==== Data provided ====

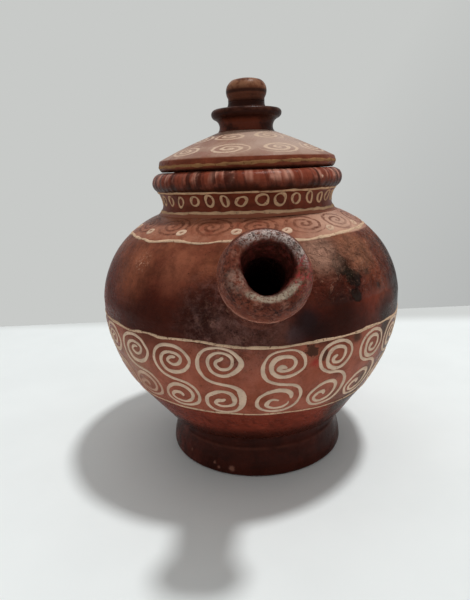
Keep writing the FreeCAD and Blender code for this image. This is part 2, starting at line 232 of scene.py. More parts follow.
def mesh_object(name, places, faces, flat=False, place=None):
    """A new object from places in millimetres."""
    mesh = bpy.data.meshes.new(name)
    mesh.from_pydata([tuple(spot * MM) for spot in places], [], faces)
    if place is not None:
        mesh.transform(place)
    mesh.validate()
    mesh.update()
    mesh.polygons.foreach_set("use_smooth", [not flat] * len(mesh.polygons))
    item = bpy.data.objects.new(name, mesh)
    bpy.context.scene.collection.objects.link(item)
    return item


def even(place, normal):
    """The unevenness of a tool, which has none."""
    return 0.0


def turned(name, points, steps, uneven=even, closed=False, leaning=True, place=None, warp=None):
    """A solid turned from an outline, its skin moved by the unevenness.

    An open outline starts and ends on the axis. A closed one goes round a ring.
    """
    if closed and math.dist(points[0], points[-1]) < TOUCHING:
        points = points[:-1]
    count = len(points)
    places = []
    rows = []
    for index, (radius, height) in enumerate(points):
        before, after = points[index - 1], points[(index + 1) % count]
        if not closed:
            before, after = points[max(index - 1, 0)], points[min(index + 1, count - 1)]
        out, up = outward(before, after)
        shift = lean(height) if leaning else NOWHERE
        row = []
        for step in range(steps if radius >= TOUCHING else 1):
            if radius < TOUCHING:
                base, normal = Vector((0, 0, height)), Vector((0, 0, up))
            else:
                base, normal = on_ring(2 * math.pi * step / steps, radius, height, out, up)
            spot = base + normal * uneven(base, normal) + shift
            row.append(len(places))
            places.append(warp(spot) if warp else spot)
        rows.append(row)
    faces = []
    pairs = list(zip(rows, rows[1:]))
    if closed:
        pairs.append((rows[-1], rows[0]))
    for low, high in pairs:
        for step in range(steps):
            after = (step + 1) % steps
            if len(low) == 1 and len(high) > 1:
                faces.append((low[0], high[after], high[step]))
            elif len(high) == 1 and len(low) > 1:
                faces.append((low[step], low[after], high[0]))
            elif len(low) > 1:
                faces.append((low[step], low[after], high[after], high[step]))
    return mesh_object(name, places, faces, place=place)


def wave(place, scale, shift=0.0):
    """Smooth noise between about -1 and 1, with features of one size in millimetres."""
    spot = (place.x / scale + shift, place.y / scale - shift, place.z / scale + shift * 0.7)
    return noise.noise(Vector(spot))


def handmade(broad, middle, turning, grain, dents=(), bias=0.0, shift=0.0):
    """Unevenness of hand-built, burnished clay. Dents are (place, radius, depth)."""

    def uneven(place, normal):
        depth = broad * wave(place, BROAD, shift) + middle * wave(place, MIDDLE, shift + 3.1) - bias
        streak = Vector((place.x / MARK_LONG, place.y / MARK_LONG, place.z / MARK_HIGH + shift))
        depth += turning * noise.noise(streak) * (1.0 - abs(normal.z) ** 2)
        depth += grain * wave(place, FINE, shift + 9.0)
        for centre, radius, amount in dents:
            gap = (place - centre).length / radius
            if gap < 1.0:
                depth += amount * (1.0 - gap * gap) ** 2
        return depth

    return uneven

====

Copy, please, exactly the lines that start at the first line of the data and end at the line containing "by the unevenness.", both kept and no others.

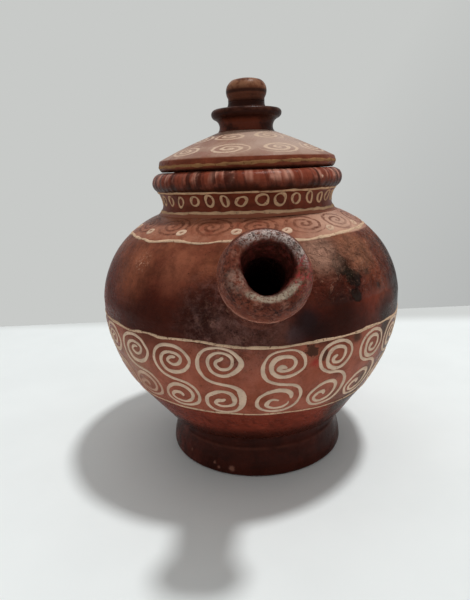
Keep writing the FreeCAD and Blender code for this image. This is part 2, starting at line 232 of scene.py. More parts follow.
def mesh_object(name, places, faces, flat=False, place=None):
    """A new object from places in millimetres."""
    mesh = bpy.data.meshes.new(name)
    mesh.from_pydata([tuple(spot * MM) for spot in places], [], faces)
    if place is not None:
        mesh.transform(place)
    mesh.validate()
    mesh.update()
    mesh.polygons.foreach_set("use_smooth", [not flat] * len(mesh.polygons))
    item = bpy.data.objects.new(name, mesh)
    bpy.context.scene.collection.objects.link(item)
    return item


def even(place, normal):
    """The unevenness of a tool, which has none."""
    return 0.0


def turned(name, points, steps, uneven=even, closed=False, leaning=True, place=None, warp=None):
    """A solid turned from an outline, its skin moved by the unevenness.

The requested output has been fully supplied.